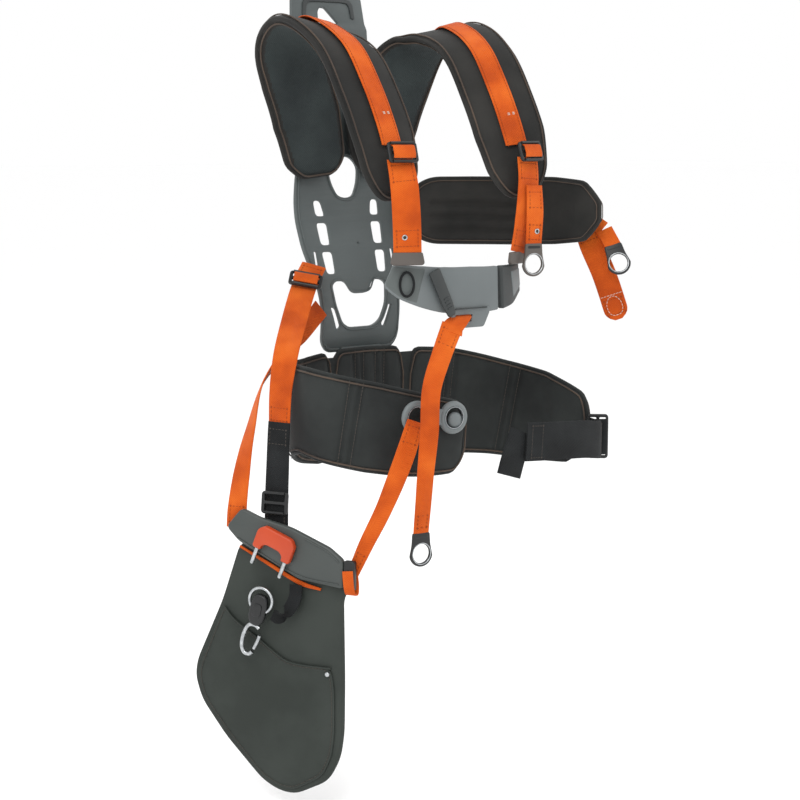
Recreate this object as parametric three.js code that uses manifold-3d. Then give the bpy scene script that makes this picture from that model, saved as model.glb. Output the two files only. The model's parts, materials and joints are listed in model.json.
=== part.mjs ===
// A back-plate harness vest: a moulded back plate, two shoulder pads on a
// height slider, a chest plate, a ribbed side pad, a hip belt in three padded
// pieces, and a hip guard that hangs on three straps.
// Millimetres, +Z up, -Y is the wearer's front, +X the wearer's left.
// The origin is on the front face of the back plate's flat middle panel.
import * as THREE from "three";
import { mergeVertices } from "three/addons/utils/BufferGeometryUtils.js";
import Module from "manifold-3d";

const wasm = await Module();
wasm.setup();

// Driving dimensions.
const GAP = 0.4; // clearance between touching pieces
const WEB = { width: 30, thick: 2 }; // orange strap webbing
const SLIM = { width: 25, thick: 2 }; // narrower hanging straps
const WIDE = { width: 46, thick: 2.4 }; // black waist webbing
const PLATE = { thick: 5, lean: 7.5 }; // back plate; lean of its upper part in degrees
const PAD = { width: 90, thick: 18 }; // shoulder pad
const BELT_THICK = 16;
const GUARD = { thick: 5, facing: -62 }; // hip guard; degrees its face turns from the front
const RING = { outer: 15, inner: 11, thick: 4 }; // end rings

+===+

**Instruction**
Word for word, write out all of the data above.

**Answer to the problem**
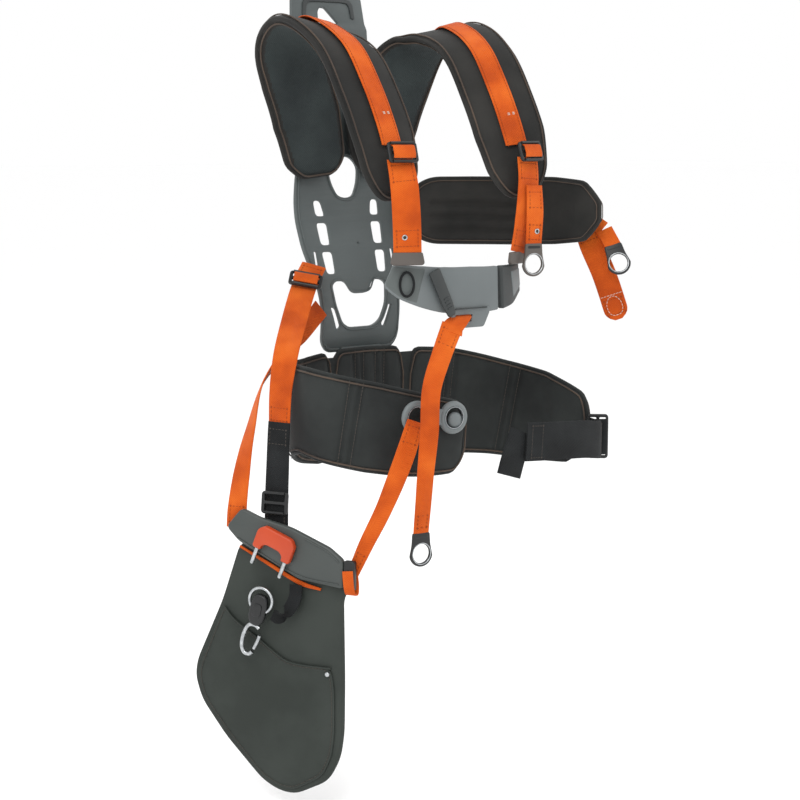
Recreate this object as parametric three.js code that uses manifold-3d. Then give the bpy scene script that makes this picture from that model, saved as model.glb. Output the two files only. The model's parts, materials and joints are listed in model.json.
=== part.mjs ===
// A back-plate harness vest: a moulded back plate, two shoulder pads on a
// height slider, a chest plate, a ribbed side pad, a hip belt in three padded
// pieces, and a hip guard that hangs on three straps.
// Millimetres, +Z up, -Y is the wearer's front, +X the wearer's left.
// The origin is on the front face of the back plate's flat middle panel.
import * as THREE from "three";
import { mergeVertices } from "three/addons/utils/BufferGeometryUtils.js";
import Module from "manifold-3d";

const wasm = await Module();
wasm.setup();

// Driving dimensions.
const GAP = 0.4; // clearance between touching pieces
const WEB = { width: 30, thick: 2 }; // orange strap webbing
const SLIM = { width: 25, thick: 2 }; // narrower hanging straps
const WIDE = { width: 46, thick: 2.4 }; // black waist webbing
const PLATE = { thick: 5, lean: 7.5 }; // back plate; lean of its upper part in degrees
const PAD = { width: 90, thick: 18 }; // shoulder pad
const BELT_THICK = 16;
const GUARD = { thick: 5, facing: -62 }; // hip guard; degrees its face turns from the front
const RING = { outer: 15, inner: 11, thick: 4 }; // end rings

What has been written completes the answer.